Assistant Professor of Information Technology and Management Maurice Dawson: The role that disinformation plays in campaigns as it relates to cybersecurity is to create confusion. It’s pretty significant. It is a form of active measure, psychological warfare, and it gets individuals to change your decisions, which could ultimately allow a nefarious actor or a nation-state to help the person they want.

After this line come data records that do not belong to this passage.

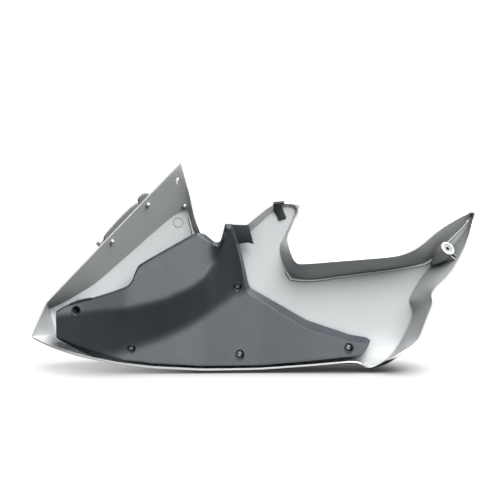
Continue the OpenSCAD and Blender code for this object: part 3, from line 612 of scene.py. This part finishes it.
# upper outline: fold x, z; edge x, z; share of the way back to the panel; foot x; spans
linerKeys = [
    (-679, -102, -680, -101, 0.14, -679, 1), (-669, -96, -670, -94, 0.14, -670, 1),
    (-655, -91, -656, -89, 0.14, -659, 3), (-617, -82, -618, -80, 0.14, -634, 2),
    (-585, -73, -586, -71, 0.14, -612, 2), (-556, -63, -557, -61, 0.14, -596, 1),
    (-547, -53, -549, -52, 0.16, -588, 1), (-542, -39, -544, -38, 0.18, -580, 1),
    (-537, -31, -539, -29, 0.2, -572, 1), (-526, -24, -527, -22, 0.2, -560, 6), (-445, 17, -446, 19, 0.3, -508, 1),
    (-434, 20, -434, 22, 0.4, -496, 1), (-425, 15, -423, 18, 0.52, -486, 2), (-409, 4, -408, 6, 0.55, -468, 1),
    (-401, 2, -400, 5, 0.55, -460, 1), (-394, 6, -396, 8, 0.6, -453, 1), (-390, 17, -393, 17, 0.64, -447, 1),
    (-386, 36, -388, 37, 0.64, -440, 2), (-378, 36, -375, 37, 0.64, -420, 1), (-369, 10, -365, 10, 0.62, -404, 1),
    (-360, -28, -356, -27, 0.8, -384, 2), (-354, -69, -348, -66, 0.9, -362, 1), (-349, -82, -344, -76, 0.9, -346, 5),
    (-248, -138, -244, -130, 0.9, -264, 3), (-171, -159, -168, -152, 0.7, -190, 1),
    (-146, -161, -140, -155, 0.6, -164, 1), (-138, -165, -133, -160, 0.6, -149, 0)]
linerRows = [j / liner["rows"] for j in range(liner["rows"] + 1)]
linerFill = fillKeys(linerKeys, [max(1, k[6] * liner["columnSplit"]) for k in linerKeys])
linerTop = [row[0:2] for row in linerFill]
linerFoot = [vec(row[5], lookup(row[5], linerFootZ)) for row in linerFill]
linerRear = [mix(linerFoot[-1], linerTop[-1], v) for v in linerRows]
linerGrid = [[vec(p[0], linerSoftY(p[0], p[1]), p[1]) for p in column]
             for column in columnGrid(linerFoot, linerTop, linerRear, linerRows, linerRows)]
linerRimTop = []
for row in linerFill:
    back = panelY(row[2], row[3]) - liner["gap"] - liner["thick"]
    linerRimTop.append(vec(row[2], mix(linerSoftY(row[0], row[1]), back, row[4]), row[3]))
linerRimFoot = [vec(p[0], min(linerY(p[0], p[1]) + liner["lip"], panelY(p[0], p[1] - 1) - liner["thick"] - 1),
                    p[1] - lookup(p[0], skirt)) for p in linerFoot]
linerRimRear = [mix(linerRimFoot[-1], linerRimTop[-1], v) + vec(2 * math.sin(math.pi * v), 0, 0) for v in linerRows]
linerRim = rimLoop(linerRimFoot, linerRimRear, linerRimTop, linerRows)
linerCorners = [(-388, 37), (-375, 37), (-680, -101), (-680, -145)]
linerPiece = trayObject("linerSheet", linerGrid, linerRim, liner["ring"], [0] * len(linerRim),
                        lambda x, z: liner["foldCrease"], linerCorners)
modifier(linerPiece, "SUBSURF", levels=liner["levels"], render_levels=liner["levels"])
modifier(linerPiece, "SOLIDIFY", thickness=liner["thick"] * mm, offset=-1)
applyAll(linerPiece)

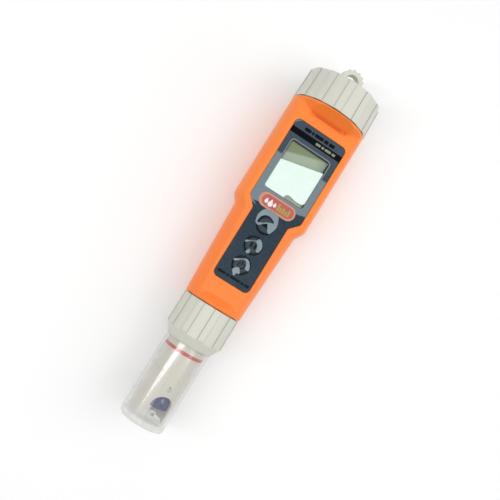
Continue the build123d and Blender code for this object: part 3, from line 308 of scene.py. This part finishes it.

The way that disinformation campaigns can be effectively countered is to actually present the truth, fact finding. When you think about what Twitter did in terms of saying, “Hey this is fact,” of a particular statement that was presented. This is the same thing that needs to be done, and in a continuous basis, because there’s so much information is being presented to people every day and individuals will not look at this stuff on their own. They will not research this. In the states, what we’ve done is we’ve passed legislation against robocalls, the use of AI. And this is big because you could actually manipulate voters, saying, “Hey, this particular senator or legislator says this,” and it’s not them. It’s actually a speech that was created by someone else to say a message that is harmful to them, and so that really creates disinformation as well, but this is more legitimate because now you’re hearing a particular voice. They’re calling you. They’re leaving a message and you’re saying maybe this isn’t the person I want to vote for.

Limiting to the use of these, especially in an election cycle, is important because this would allow for voters who are unfamiliar with these technologies and their capabilities to not be exposed to them.